All the names are like that: Large, Gentlee, Whilling, Sharpe, Noble, Middleman.* None of these are characters as much as spokespeople for varying points of view who all state their case, are corrected, and then admit the error of their thinking as each, in turn, bows before the superior biblical teaching of the opal-eyed Dr. Large.

If you’re wondering what the plot is, there isn’t much of one. Mrs. Whilling invites Dr. Large to conduct a series of weekly Bible studies addressing the craze for faith healing and the book provides a transcript of these meetings. The result is chapters that consist entirely of a late 19th-century white evangelical exegesis of James 5:14.
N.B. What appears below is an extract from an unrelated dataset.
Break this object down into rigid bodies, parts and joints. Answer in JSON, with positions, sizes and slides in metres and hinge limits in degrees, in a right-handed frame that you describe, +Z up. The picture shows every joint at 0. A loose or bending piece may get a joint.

One gets the sense that Mrs. Needham felt that, as a woman, she lacked the spiritual authority to write a book of biblical interpretation, so instead she wrote a “novel” starring a male protagonist who could serve as her surrogate mouthpiece. I applaud the ingenuity of that, even if the execution turned out to be thuddingly dull.

Mrs. Whilling’s Faith Cure has been out of print for more than a century and deserves to stay that way. It’s not worth reviving in its original state.

But I think it could be rewritten and salvaged. We just need to kill off Dr. Large. He should be found dead in his locked study — the fire extinguished from his opal eyes — sometime just before the third meeting of his weekly Bible study. The various two-dimensional straw-man proponents of faith healing would thus be transformed into suspects to be interviewed — first separately, and then, ultimately, all at once in Mrs. Whilling’s spacious parlor — by (surprise twist!) amateur alienist Emma Reynolds Moody.

Not only would that be far more engaging and entertaining, but transforming this clumsily pedantic “novel” into a cozy whodunit would also allow us to explore motives behind the faith-healing hooey other than the only motive Mrs. Needham seems to recognize: insufficiently rigorous biblical exegesis.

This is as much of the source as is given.